* [Goal of the exercise] Print exactly those lines that run from the beginning of the data to the line bearing "groove_depth = 0.25", inclusive.

* [Source data]
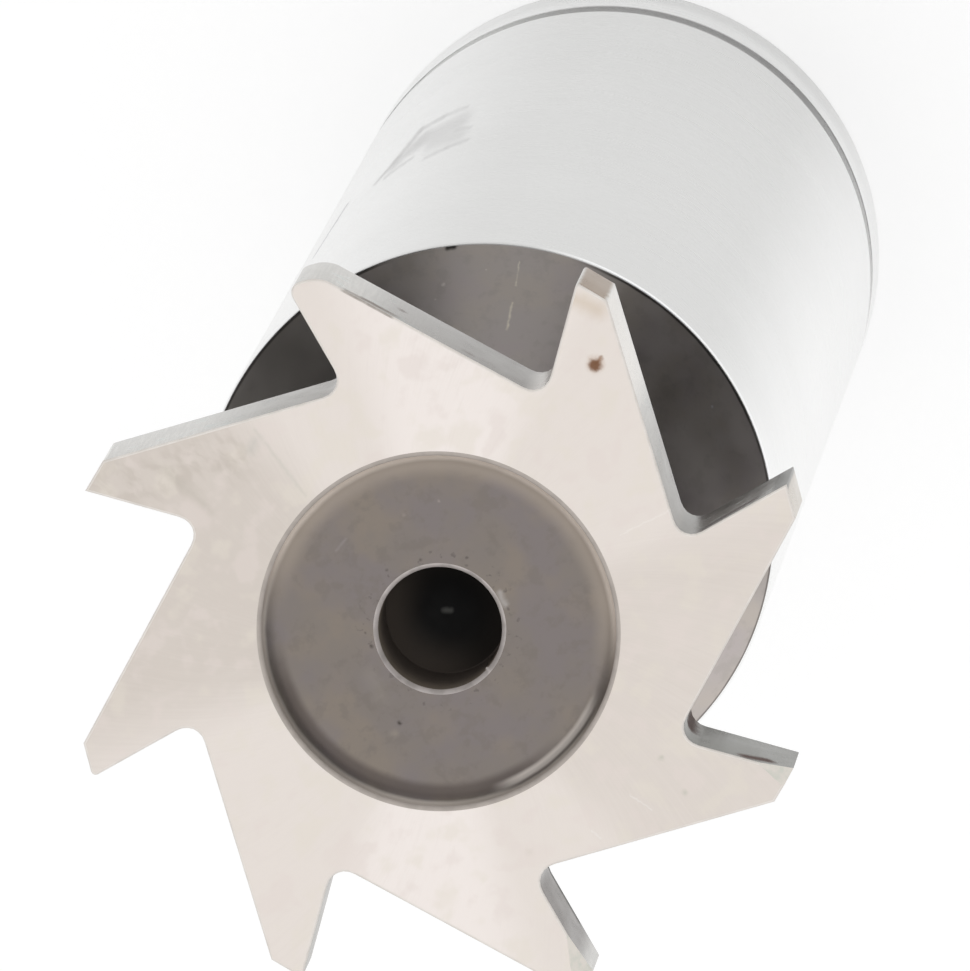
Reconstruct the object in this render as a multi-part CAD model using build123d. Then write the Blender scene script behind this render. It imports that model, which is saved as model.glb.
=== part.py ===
"""Woodruff keyseat cutter for a 3/32 x 5/8 inch key, made from one bar of high speed steel.

Units are millimetres. The origin is the centre of the flat rear end of the shank, and +Z
points to the cutting head, so the cutter stands on its shank. Angles are seen from the
cutting end, anticlockwise from +X. It is a right-hand cutter: seen from there it turns
anticlockwise, and one tooth tip lies exactly on +X.
"""
import os
from math import acos, cos, radians, sin, tan

from build123d import *

INCH = 25.4

# Sizes of the whole tool, from the standard for a 3/32 x 5/8 inch key
head_width = 3 / 32 * INCH                    # 2.38, the width of the keyseat
length_behind_head = 2.0 * INCH               # 50.8, which makes 2 3/32 inch overall
cutter_radius = 0.638 * INCH / 2              # 8.10, nominal 5/8 plus the grinding allowance
shank_radius = 0.500 * INCH / 2               # 6.35
keyseat_depth = 0.2031 * INCH                 # 5.16, what the neck has to clear

# Shank
rear_chamfer = 0.4
groove_centre = 3.5                           # the ring groove near the rear end
groove_width = 1.0
groove_depth = 0.25

# Neck
relief_length = 10.9                          # from the shank's rim to the back of the head
neck_clearance = 0.09
neck_radius = cutter_radius - keyseat_depth - neck_clearance
shoulder_angle = 45.0                         # of the cone between shank and neck
shoulder_fillet = 1.0
head_fillet = 0.5

# Unground recess in the front face
recess_radius = 3.83
recess_depth = 0.32
recess_fillet = 0.60

# Centre holes, one in each end, that the cutter turns between while it is ground
hole_radius = 1.32
hole_depth = 2.0                              # to the end of the straight wall
hole_chamfer = 0.10
drill_point_angle = 118.0

# Teeth
tooth_count = 8
tooth_pitch = 360 / tooth_count
face_rake = 6.2                               # of the cutting face, positive
face_length = 2.60                            # from the cutting edge in to the gash's corner
land_relief = 9.0                             # of the narrow land behind the cutting edge
land_width = 0.76
root_fillet = 0.42

# Ground-away front corners of two teeth, named by the direction of their tips
corner_facets = {
    -45.0: (0.79, 0.38, 0.45),                # along the face, along the land, down the edge
    -90.0: (1.08, 0.42, 0.55),
}

# Heights of the shank's rim and the head's faces
shank_rim = length_behind_head - relief_length
head_rear = length_behind_head
front = head_rear + head_width

# How far the cutting tools reach past the metal
outside = 2.0


def polar(radius: float, angle: float) -> tuple[float, float]:
    """Returns the point at a radius and an angle in degrees."""
    return (radius * cos(radians(angle)), radius * sin(radians(angle)))


def step(point, direction, length) -> tuple[float, float]:
    """Returns the point a length away along a direction."""
    return (point[0] + length * direction[0], point[1] + length * direction[1])


def centre_hole(face: float, inward: int) -> list[tuple[float, float]]:
    """Returns a centre hole's half outline, from its mouth at a face's height to its point."""
    point_height = hole_radius / tan(radians(drill_point_angle / 2))
    return [
        (hole_radius + hole_chamfer, face),
        (hole_radius, face + inward * hole_chamfer),
        (hole_radius, face + inward * hole_depth),
        (0, face + inward * (hole_depth + point_height)),
    ]


def turned_blank() -> Part:
    """Returns the cutter as it leaves the lathe, before the gashes are cut."""
    cone_top = shank_rim + (shank_radius - neck_radius) / tan(radians(shoulder_angle))
    outline = [
        (hole_radius + hole_chamfer, 0),
        (shank_radius - rear_chamfer, 0),
        (shank_radius, rear_chamfer),
        (shank_radius, groove_centre - groove_width / 2),
        (shank_radius - groove_depth, groove_centre - groove_width / 2),
        (shank_radius - groove_depth, groove_centre + groove_width / 2),
        (shank_radius, groove_centre + groove_width / 2),
        (shank_radius, shank_rim),
        (neck_radius, cone_top),
        (neck_radius, head_rear),
        (cutter_radius, head_rear),
        (cutter_radius, front),
        (recess_radius, front),
    ]
    # The recess wall is one arc, tangent to the floor and cut off by the ground front face
    floor = front - recess_depth
    wall_turn = acos(1 - recess_depth / recess_fillet)
    wall_start = recess_radius - recess_fillet * sin(wall_turn)
    wall_middle = (
        wall_start + recess_fillet * sin(wall_turn / 2),
        floor + recess_fillet * (1 - cos(wall_turn / 2)),
    )
    inner = [(wall_start, floor), *centre_hole(floor, -1), *reversed(centre_hole(0, 1))]
    with BuildPart() as blank:
        with BuildSketch(Plane.XZ):
            with BuildLine():
                Polyline(*outline)
                ThreePointArc((recess_radius, front), wall_middle, (wall_start, floor))
                Polyline(*inner)
            make_face()
        revolve(axis=Axis.Z)
        # The neck's lower ring meets the shoulder and its upper ring the back of the head
        for end, radius in ((0, shoulder_fillet), (-1, head_fillet)):
            rings = blank.edges().filter_by(GeomType.CIRCLE).filter_by(
                lambda ring: abs(ring.radius - neck_radius) < 0.001
            )
            fillet(rings.sort_by(Axis.Z)[end], radius)
    return blank.part


def gash() -> Part:
    """Returns the metal that is cut away between the tooth on +X and the one behind it."""
    tip = polar(cutter_radius, 0)
    land = polar(1, -90 - land_relief)
    next_tip = polar(cutter_radius, -tooth_pitch)
    next_face = polar(1, 180 - tooth_pitch + face_rake)
    root = step(next_tip, next_face, face_length)
    reach = cutter_radius + outside
    outline = [
        step(tip, land, -outside / 4),
        step(tip, land, land_width),
        root,
        step(next_tip, next_face, -outside),
        polar(reach + outside, -tooth_pitch / 2),
        polar(reach, 0),
    ]
    with BuildPart() as cut:
        with BuildSketch(Plane.XY.offset(head_rear - outside)):
            with BuildLine():
                Polyline(*outline, close=True)
            make_face()
            corner = vertices().filter_by(
                lambda point: abs(point.X - root[0]) + abs(point.Y - root[1]) < 0.001
            )
            fillet(corner, root_fillet)
        extrude(amount=head_width + 2 * outside)
    return cut.part


def corner_cut(tip_angle: float, along_face: float, along_land: float, down: float) -> Part:
    """Returns the block whose one side is the flat on a tooth's leading front corner."""
    tip = polar(cutter_radius, tip_angle)
    on_face = step(tip, polar(1, tip_angle + 180 + face_rake), along_face)
    on_land = step(tip, polar(1, tip_angle - 90 - land_relief), along_land)
    first = Vector(*on_face, front)
    second = Vector(*on_land, front)
    third = Vector(*tip, front - down)
    normal = (second - first).cross(third - first).normalized()
    if normal.dot(Vector(*tip, front) - first) < 0:
        normal = normal * -1
    middle = (first + second + third) / 3
    flat = Plane(origin=middle, x_dir=(second - first).normalized(), z_dir=normal)
    return flat * Box(outside, outside, outside, align=(Align.CENTER, Align.CENTER, Align.MIN))


def keyseat_cutter() -> Part:
    """Returns the whole cutter as one solid."""
    cutter = turned_blank()
    tooth_gap = gash()
    for index in range(tooth_count):
        cutter -= Rot(0, 0, index * tooth_pitch) * tooth_gap
    for tip_angle, (along_face, along_land, down) in corner_facets.items():
        cutter -= corner_cut(tip_angle, along_face, along_land, down)
    return cutter


os.makedirs("parts", exist_ok=True)

solid = keyseat_cutter()
export_step(solid, "parts/keyseat_cutter.step")
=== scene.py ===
"""Looks of the woodruff keyseat cutter: its detailed mesh, its finishes, the light and the camera.

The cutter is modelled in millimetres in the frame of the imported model: the origin is the centre
of the shank's rear end, and +Z points to the cutting head. The mesh is brought to metres at the
end of the modelling. Angles are seen from the cutting end, anticlockwise from +X.
"""

import logging
from collections.abc import Callable
from dataclasses import dataclass, field
from enum import Enum
from math import cos, hypot, pi, radians, sin, tan

import bmesh
import bpy
from mathutils import Matrix, Vector

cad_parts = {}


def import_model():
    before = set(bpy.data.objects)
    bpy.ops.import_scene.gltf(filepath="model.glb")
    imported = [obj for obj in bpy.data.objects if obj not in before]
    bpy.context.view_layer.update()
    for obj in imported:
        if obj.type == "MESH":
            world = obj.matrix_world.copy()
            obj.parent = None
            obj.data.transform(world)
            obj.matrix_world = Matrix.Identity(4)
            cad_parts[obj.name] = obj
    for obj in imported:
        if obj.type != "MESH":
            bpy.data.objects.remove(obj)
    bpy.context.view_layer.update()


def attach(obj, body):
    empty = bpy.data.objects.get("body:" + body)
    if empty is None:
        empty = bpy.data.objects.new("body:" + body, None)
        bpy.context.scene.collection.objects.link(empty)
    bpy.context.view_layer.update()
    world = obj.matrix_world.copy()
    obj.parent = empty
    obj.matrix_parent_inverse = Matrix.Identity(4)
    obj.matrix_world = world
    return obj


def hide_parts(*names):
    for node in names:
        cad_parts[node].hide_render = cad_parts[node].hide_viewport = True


log = logging.getLogger("keyseat_cutter")

NODE = "keyseat_cutter"
INCH = 25.4
TO_METRES = 0.001
TOUCHING = 0.001            # points closer than this, in millimetres, are one point

# Sizes that several parts of the cutter share, in millimetres
HEAD_REAR = 2.0 * INCH
HEAD_WIDTH = 3 / 32 * INCH
FRONT = HEAD_REAR + HEAD_WIDTH
RECESS_DEPTH = 0.32
RECESS_FLOOR = FRONT - RECESS_DEPTH
CUTTER_RADIUS = 0.638 * INCH / 2
TOOTH_COUNT = 8
TOOTH_POINTS = 32           # of the head's outline, for one tooth
RING_POINTS = TOOTH_COUNT * TOOTH_POINTS

NOISE_MIDDLE = 0.5
STAIN_ROUGHNESS = 0.8

Colour = tuple[float, float, float]
Place = tuple[float, float, float]
Pair = tuple[float, float]
Grain = tuple[float, ...]   # a noise's scale, then its detail and roughness where they are set


def polar(radius: float, angle: float, height: float = 0.0) -> Vector:
    """Finds a point from its radius, its angle from +X in degrees, and its height."""
    return Vector((radius * cos(radians(angle)), radius * sin(radians(angle)), height))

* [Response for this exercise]
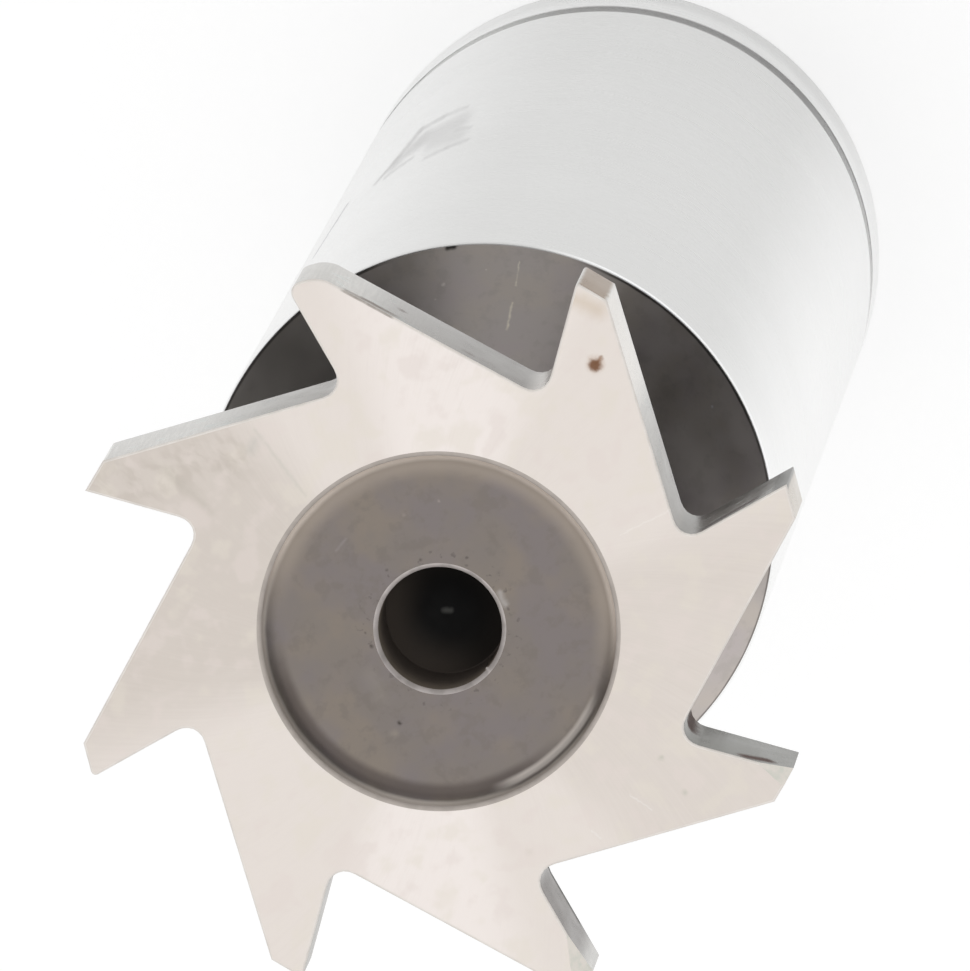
Reconstruct the object in this render as a multi-part CAD model using build123d. Then write the Blender scene script behind this render. It imports that model, which is saved as model.glb.
=== part.py ===
"""Woodruff keyseat cutter for a 3/32 x 5/8 inch key, made from one bar of high speed steel.

Units are millimetres. The origin is the centre of the flat rear end of the shank, and +Z
points to the cutting head, so the cutter stands on its shank. Angles are seen from the
cutting end, anticlockwise from +X. It is a right-hand cutter: seen from there it turns
anticlockwise, and one tooth tip lies exactly on +X.
"""
import os
from math import acos, cos, radians, sin, tan

from build123d import *

INCH = 25.4

# Sizes of the whole tool, from the standard for a 3/32 x 5/8 inch key
head_width = 3 / 32 * INCH                    # 2.38, the width of the keyseat
length_behind_head = 2.0 * INCH               # 50.8, which makes 2 3/32 inch overall
cutter_radius = 0.638 * INCH / 2              # 8.10, nominal 5/8 plus the grinding allowance
shank_radius = 0.500 * INCH / 2               # 6.35
keyseat_depth = 0.2031 * INCH                 # 5.16, what the neck has to clear

# Shank
rear_chamfer = 0.4
groove_centre = 3.5                           # the ring groove near the rear end
groove_width = 1.0
groove_depth = 0.25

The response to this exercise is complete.